If I go through the grieving process over and over, will I become better at it? Will losing someone I’m bonded with become less painful?

Just as ecstatic dance has been my intimacy training, living in my Hawaiian community of Puna largely populated with transients has been pretty good training for letting go. So many of my best friends have left since I moved there — three major waves of making best friends, losing them, making more new best friends, then losing them too; at first it was harder, then after a couple of cycles of making friends and having them leave, I experienced that 1) losing the daily presence of close friends made space in my life to make new friends, 2) I’d still have the old friends occasionally available, and 3) sometimes the windings of our paths would create times when my old friends were in my life more constantly again, and that was always joyous. I got better at letting friends go with less grief because I had more trust in the process; even though there was a kind of culture shock when their leaving created a vacuum in my life, I knew that it was temporary, so it made the transition easier.

Puna is a site of active volcanos, hurricanes, and the pounding of the Pacific ocean, so I even get lots of practice letting go of physical things — my local beach got covered with lava a few years back — so much for my idea that it’d be my special spot for the rest of my life! A magnificent tree tunnel I loved fell down in a hurricane recently, and every year we lose forest to lava and bulldozing. Even our social things tend to be transient — red road market, ecstatic dance with Elizabeth, SPACE market at Bellyacres, Seastars. Each one was a bubbling up of energy and community coming together; each one has passed in its original form. The markets keep moving location; new ecstatic dances have formed; Seastars (a woman’s group that sings and dances together) keeps being reborn with new women and a slightly different focus. As with my best friends leaving, the death of one thing allows for the birth of another. As with my best friends, I feel a nostalgia for the time when we were all together, when we were bubbling over with synergistic energy. It occurs to me as I write this that if those friends had never left, our synergistic energy might have turned old and stale, become cliquey, and lost the juice of new beginnings.
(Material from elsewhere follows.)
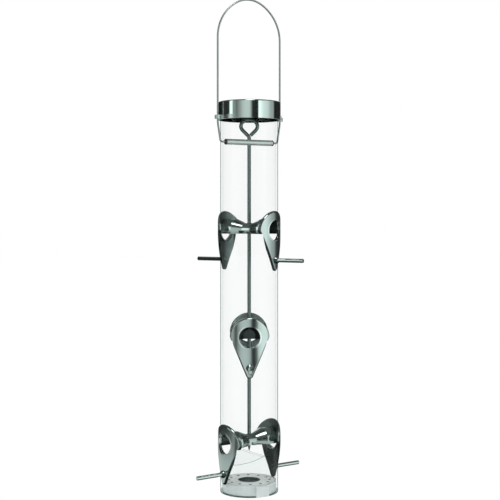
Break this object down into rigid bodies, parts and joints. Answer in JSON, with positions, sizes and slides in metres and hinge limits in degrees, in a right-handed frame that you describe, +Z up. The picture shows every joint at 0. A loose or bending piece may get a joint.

Noticing the temporal and temporary nature of things has mostly encouraged me to embrace the moment and cherish things while they exist, then let them go and embrace the change. I certainly know better than I used to that if I procrastinate in experiencing something, it might go away before I get a chance to check it out, even if it’s a geological feature!

Shoots, the thing I love most in the world, a little corner of a 23-year-old lava flow I live on, could get run over again by lava anytime…guess I’d better hone my letting-go warrior skills as much as possible!

I see the benefits of death. They create space for change, for a rebirth. I wish it took less than five years or more to turn that intellectual knowledge of goodness into emotional acceptance and forgiveness of the deaths of my romantic relationships. Sometimes I wonder if I really have accepted and forgiven the end of any of my adult relationships, even the one that ended almost ten years ago. I don’t know why I’m so good at letting so many things go, but not my idea that love lasting forever means a partnership lasting forever. When will what I feel in my body catch up with what I know from my reason to be true?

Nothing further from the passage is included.